Publication
Crowdsourcing versus the laboratory: towards crowd-based linguistic text quality assessment of query-based extractive summarization
Neslihan Iskender; Tim Polzehl; Sebastian Möller
In: Adrian Paschke; Clemens Neudecker; Georg Rehm; Jamal Al Qundus; Lydia Pintscher (Hrsg.). Proceedings of the Conference on Digital Curation Technologies (Qurator 2020). Conference on Digital Curation Technologies (QURATOR-2020), January 20-21, Berlin, Germany, Pages 1-16, CEUR, 2020.
Abstract
Curating text manually in order to improve the quality of automatic natural language processing tools can become very time consuming and expensive.
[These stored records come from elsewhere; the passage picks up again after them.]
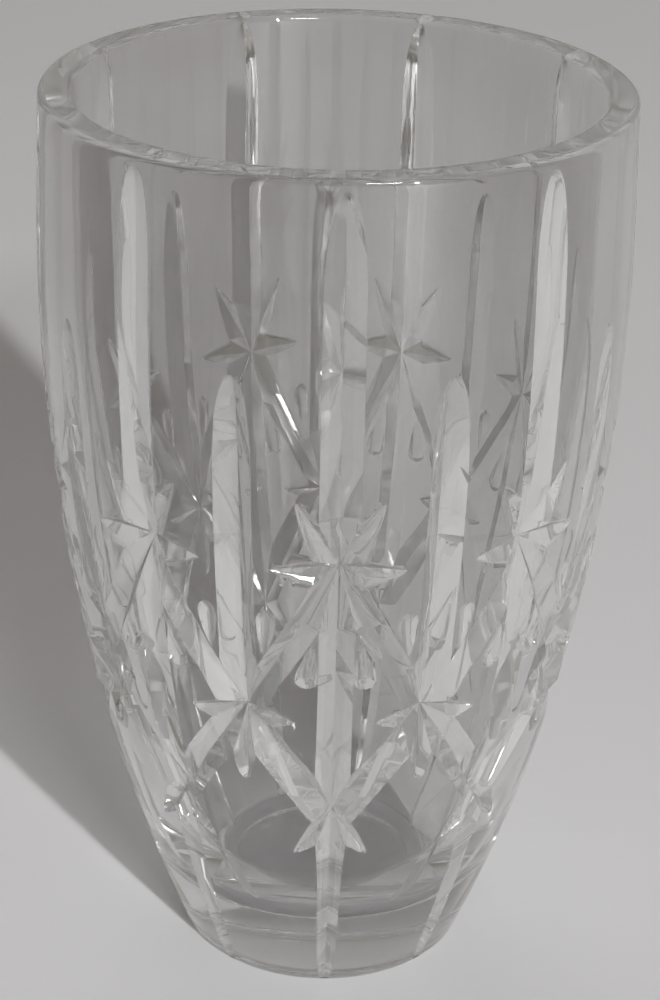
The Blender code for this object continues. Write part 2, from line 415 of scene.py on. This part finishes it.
@dataclass
class Cut:
    """One ground cut: a wheel's path along the wall.

    Stations are (azimuth, height, depth). A cut that ends at a star runs on a little way past it, inside the
    next cut. lift is the length over which the wheel comes out of the glass at the far end. spread is half a
    mitre's width for each metre of depth, or an olive wheel's radius of curvature times two.
    """

    name: str
    wheel: Wheel
    stations: list[Station]
    spread: float
    overrun_start: bool = False
    overrun_end: bool = False
    lift: float = 0.0
    spacing: float = 0.0025
    lift_steps: int = 10
    overrun: float = 0.0015
    overrun_depth: float = 0.6
    margin: float = 0.0012
    edge_depth: float = 0.00022
    edge_spread: float = 2.4
    olive_sides: int = 12

    def eased(self, profile: VaseProfile) -> list[Station]:
        """Stations close together, with the depth eased between the given ones.

        Args:
            profile: the uncut wall that the cut follows.

        Returns:
            The stations, from the start to the end.
        """
        azimuth, height, depth = np.array(self.stations).T
        steps = [(profile.place(*b[:2]) - profile.place(*a[:2])).length
                 for a, b in zip(self.stations, self.stations[1:])]
        along = np.concatenate([[0.0], np.cumsum(steps)])
        slope = np.gradient(depth, along)
        steady = along[-1] - self.lift
        at = np.linspace(0.0, steady, max(4, round(steady / self.spacing) + 1))
        rise = np.ones_like(at)
        if self.lift:
            turn = np.linspace(math.pi / 2, 0.0, self.lift_steps + 1)[1:]
            at = np.append(at, along[-1] - self.lift * (1 - np.cos(turn)))
            rise = np.append(rise, np.sin(turn))
        index = np.clip(np.searchsorted(along, at, side="right") - 1, 0, len(along) - 2)
        span = along[index + 1] - along[index]
        t = (at - along[index]) / span
        eased = ((2 * t ** 3 - 3 * t ** 2 + 1) * depth[index]
                 + (t ** 3 - 2 * t ** 2 + t) * span * slope[index]
                 + (3 * t ** 2 - 2 * t ** 3) * depth[index + 1]
                 + (t ** 3 - t ** 2) * span * slope[index + 1])
        eased = np.maximum(eased * rise, 0.0)
        rows = list(zip(np.interp(at, along, azimuth), np.interp(at, along, height), eased))
        if self.overrun_start:
            rows.insert(0, self._beyond(rows[0], rows[1]))
        if self.overrun_end:
            rows.append(self._beyond(rows[-1], rows[-2]))
        return [tuple(float(value) for value in row) for row in rows]

    def _beyond(self, end: Station, inner: Station) -> Station:
        """The station a little way past an end, where the wheel has begun to lift.

        Args:
            end: the last station.
            inner: the station before it.

        Returns:
            The extra station.
        """
        rise = end[1] - inner[1]
        part = self.overrun / abs(rise) if rise else 0.0
        return (end[0] + (end[0] - inner[0]) * part, end[1] + rise * part, end[2] * self.overrun_depth)

    def corners(self, depth: float) -> list[Point]:
        """The wheel's section where it cuts this deep.

        Args:
            depth: the depth of the keel under the uncut wall.

        Returns:
            Points as (across, outwards) from the uncut wall. A mitre's start at the keel.
        """
        if self.wheel is Wheel.OLIVE:
            curl = 1 / self.spread
            half = math.sqrt((depth + self.margin) / curl)
            sides = [half * side for side in np.linspace(-1.0, 1.0, self.olive_sides + 1)]
            return [(across, curl * across ** 2 - depth) for across in sides]
        edge = min(self.edge_depth, depth * 0.45)
        waist = self.spread * (depth - edge)
        top = waist + self.edge_spread * (edge + self.margin)
        return [(0.0, -depth), (waist, -edge), (top, self.margin), (-top, self.margin), (-waist, -edge)]

    def cutter(self, profile: VaseProfile) -> bpy.types.Object:
        """The solid that the wheel sweeps out.

        Args:
            profile: the uncut wall that the cut follows.

        Returns:
            A closed object for a Boolean.
        """
        stations = self.eased(profile)
        bm = bmesh.new()
        front = None
        for index, (azimuth, height, depth) in enumerate(stations):
            before = stations[max(index - 1, 0)]
            after = stations[min(index + 1, len(stations) - 1)]
            keel = profile.place(azimuth, height, -depth)
            out = profile.facing(azimuth, height)
            forwards = profile.place(*after[:2]) - profile.place(*before[:2])
            across = forwards.cross(out).normalized()
            places = [keel + across * side + out * (depth + rise) for side, rise in self.corners(depth)]
            if front is None:
                front = bm.faces.new([bm.verts.new(place) for place in places])
                continue
            grown = bmesh.ops.extrude_face_region(bm, geom=[front])
            if index > 1:
                bmesh.ops.delete(bm, geom=[front], context="FACES_ONLY")
            front = next(item for item in grown["geom"] if isinstance(item, bmesh.types.BMFace))
            for loop, place in zip(front.loops, places):
                loop.vert.co = place
        bmesh.ops.recalc_face_normals(bm, faces=bm.faces)
        return object_from(self.name, bm)


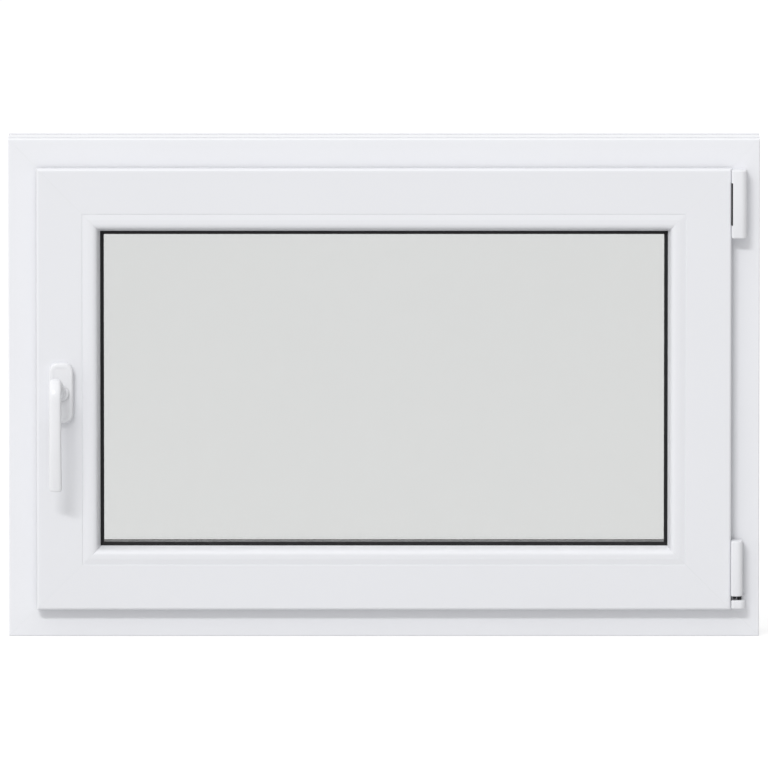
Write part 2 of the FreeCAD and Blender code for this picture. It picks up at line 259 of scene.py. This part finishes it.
# moulded plastic of the hinge covers and drain caps, and the coating of the handle
moulded = {
    "coverColour": (0.780, 0.786, 0.812),
    "coverRoughness": 0.38,
    "handleColour": (0.785, 0.790, 0.812),
    "handleRoughness": 0.30,
    "roughnessSwing": (0.04, 0.06),
    "cloudScale": 40.0,
    "cloudShade": 0.97,
    "grainScale": 1800.0,
    "grainStrength": 0.08,
    "grainDepth": 0.0001,
}


def mouldedPlastic(name, colour, roughness):
    p = moulded
    mat, tree = newMaterial(name)
    place = put(tree, "ShaderNodeTexCoord").outputs["Object"]
    grain = noise(tree, place, scale=p["grainScale"], detail=2.0)
    cloud = noise(tree, place, scale=p["cloudScale"], detail=2.0)
    shade = mixed(tree, cloud, shaded(colour), shaded(colour, p["cloudShade"]))
    gloss = unevenGloss(tree, grain, roughness, p["roughnessSwing"])
    skin = bump(tree, grain, p["grainStrength"], p["grainDepth"])
    body = put(tree, "ShaderNodeBsdfPrincipled", Base_Color=shade, Roughness=gloss, Normal=skin, IOR=1.5)
    put(tree, "ShaderNodeOutputMaterial", Surface=body.outputs[0])
    return mat


# black rubber of the seals and glazing gaskets
blackRubber = {
    "sealColour": (0.012, 0.012, 0.013),
    "gasketColour": (0.010, 0.010, 0.011),
    "dustScale": 60.0,
    "dustShade": 1.7,
    "dustLift": 0.004,
    "grainScale": 900.0,
    "grainStrength": 0.3,
    "grainDepth": 0.0001,
    "roughness": 0.62,
    "shine": 0.15,
}


def rubber(name, colour):
    p = blackRubber
    mat, tree = newMaterial(name)
    place = put(tree, "ShaderNodeTexCoord").outputs["Object"]
    grain = noise(tree, place, scale=p["grainScale"], detail=3.0)
    dust = noise(tree, place, scale=p["dustScale"], detail=4.0)
    shade = mixed(tree, dust, shaded(colour), shaded(colour, p["dustShade"], p["dustLift"]))
    skin = bump(tree, grain, p["grainStrength"], p["grainDepth"])
    body = put(tree, "ShaderNodeBsdfPrincipled", Base_Color=shade, Roughness=p["roughness"], Normal=skin,
               IOR=1.45, Specular_IOR_Level=p["shine"])
    put(tree, "ShaderNodeOutputMaterial", Surface=body.outputs[0])
    return mat


# float glass of the two panes
paneGlass = {
    "colour": (0.803, 0.808, 0.805),
    "patchScale": 3.0,
    "patchShade": 0.985,
}


def clearGlass(name):
    p = paneGlass
    mat, tree = newMaterial(name)
    place = put(tree, "ShaderNodeTexCoord").outputs["Object"]
    # the panes are a little darker in broad, random patches
    patches = noise(tree, place, scale=p["patchScale"], detail=2.0)
    shade = mixed(tree, patches, shaded(p["colour"]), shaded(p["colour"], p["patchShade"]))
    body = put(tree, "ShaderNodeBsdfPrincipled", Base_Color=shade, Roughness=0.0, IOR=1.5,
               Transmission_Weight=1.0)
    # lamplight passes straight through to what lies behind the panes
    through = put(tree, "ShaderNodeBsdfTransparent", Color=shaded(p["colour"]))
    shadowRay = put(tree, "ShaderNodeLightPath").outputs["Is Shadow Ray"]
    both = put(tree, "ShaderNodeMixShader", i0=shadowRay, i1=body.outputs[0], i2=through.outputs[0])
    put(tree, "ShaderNodeOutputMaterial", Surface=both.outputs[0])
    return mat


# matt spacer between the panes, and dark coated steel of the stay band, the pin and the screw
metal = {
    "spacerColour": (0.20, 0.20, 0.21),
    "spacerRoughness": 0.5,
    "spacerMetallic": 0.6,
    "hingeColour": (0.035, 0.035, 0.038),
    "hingeRoughness": 0.42,
    "hingeMetallic": 1.0,
    "roughnessSwing": (0.07, 0.09),
    "grainScale": 700.0,
    "grainShade": 0.8,
    "grainStrength": 0.15,
    "grainDepth": 0.0001,
}


def metalFinish(name, colour, roughness, metallic):
    p = metal
    mat, tree = newMaterial(name)
    place = put(tree, "ShaderNodeTexCoord").outputs["Object"]
    grain = noise(tree, place, scale=p["grainScale"], detail=3.0)
    shade = mixed(tree, grain, shaded(colour), shaded(colour, p["grainShade"]))
    gloss = unevenGloss(tree, grain, roughness, p["roughnessSwing"])
    skin = bump(tree, grain, p["grainStrength"], p["grainDepth"])
    body = put(tree, "ShaderNodeBsdfPrincipled", Base_Color=shade, Roughness=gloss, Normal=skin,
               Metallic=metallic)
    put(tree, "ShaderNodeOutputMaterial", Surface=body.outputs[0])
    return mat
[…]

Especially, in the case of query-based extractive online forum summarization, curating complex information spread along multiple posts from multiple forum members to create a short meta-summary that answers a given query is a very challenging task. To overcome this challenge, we explore the applicability of microtask crowdsourcing as a fast and cheap alternative for query-based extractive text summarization of online forum discussions. We measure the linguistic quality of crowd-based forum summarizations, which is usually conducted in a traditional laboratory environment with the help of experts, via comparative crowdsourcing and laboratory experiments. To our knowledge, no other study considered query-based extractive text summarization and summary quality evaluation as an application area of the microtask crowdsourcing. By conducting experiments both in crowdsourcing and laboratory environments, and comparing the results of linguistic quality judgments, we found out that microtask crowdsourcing shows high applicability for determining the factors overall quality, grammaticality, non-redundancy, referential clarity, focus, and structure & coherence. Further, our comparison of these findings with a preliminary and initial set of expert annotations suggest that the crowd assessments can reach comparable results to experts specifically when determining factors such as overall quality and structure & coherence mean values. Eventually, preliminary analyses reveal a high correlation between the crowd and expert ratings when assessing low-quality summaries.